Data Splitting: Time-based split. Train on data up to Week N-1, validate on Week N. Random splits will cause data leakage via user habits.
Retraining: Two-Tower model retrained weekly; Track embeddings (Item2Vec) can be updated daily to capture new trends.
Serving Pipeline
Pattern: Batch Offline Inference. Every Sunday night, a massive Spark job runs for all active users.
Workflow:
Extract User Embeddings.
FAISS query to find Top 500 tracks.
Join with features.
Rank top 30 with XGBoost.
Write results to Cassandra.
SLA: The API just does a simple GET from Cassandra by
user_id, ensuring <10ms response time for the user.Evaluation Pipeline
Offline: Use Hit Rate @ 30 and NDCG. Compare the new model against the previous week’s model using historical logs.
Online (A/B Test): Split 5% of users to the new model. Measure "Discovery Ratio" (Listening to music not previously in library) vs.
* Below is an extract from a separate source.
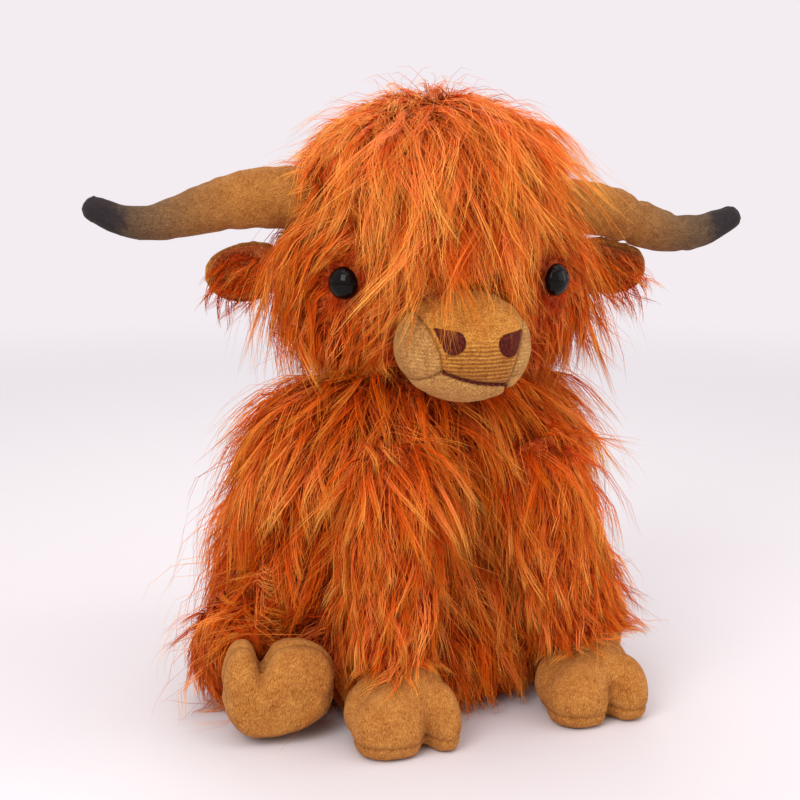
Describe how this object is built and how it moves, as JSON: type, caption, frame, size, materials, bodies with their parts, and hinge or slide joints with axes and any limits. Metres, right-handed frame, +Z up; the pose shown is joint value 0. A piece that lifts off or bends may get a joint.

Control.
Monitoring Pipeline
Prediction Drift: Monitor the mean predicted score. If it drops, the model is losing confidence.
Feature Drift: Monitor the distribution of user embedding norms. Large shifts suggest changes in user behavior or upstream data bugs.
System Health: Track the completion time of the Sunday batch job. If it exceeds 24h, the system fails to deliver.
Wrap Up
Final Evaluation
Feedback Loop: "Skips" are fed back into the next week's negative sampling. "Saves" are given 5x weight in the positive training set.
Cold Start: Handled by the Audio CNN Tower in the retrieval stage.
Trade-off (Accuracy vs. Diversity): Pure accuracy leads to "Hit" songs. We intentionally inject a Maximum Marginal Relevance (MMR) penalty to the ranker to de-duplicate artists and genres in the final 30.
Distinguishing Insight: A Principal engineer knows that "Exploitation" (giving users what they already know) is easy, but "Discovery" requires a high Novelty Score. I would track the average popularity of recommended tracks and ensure it's significantly lower than the user's current "Top 40" habits to prove the system is actually "discovering."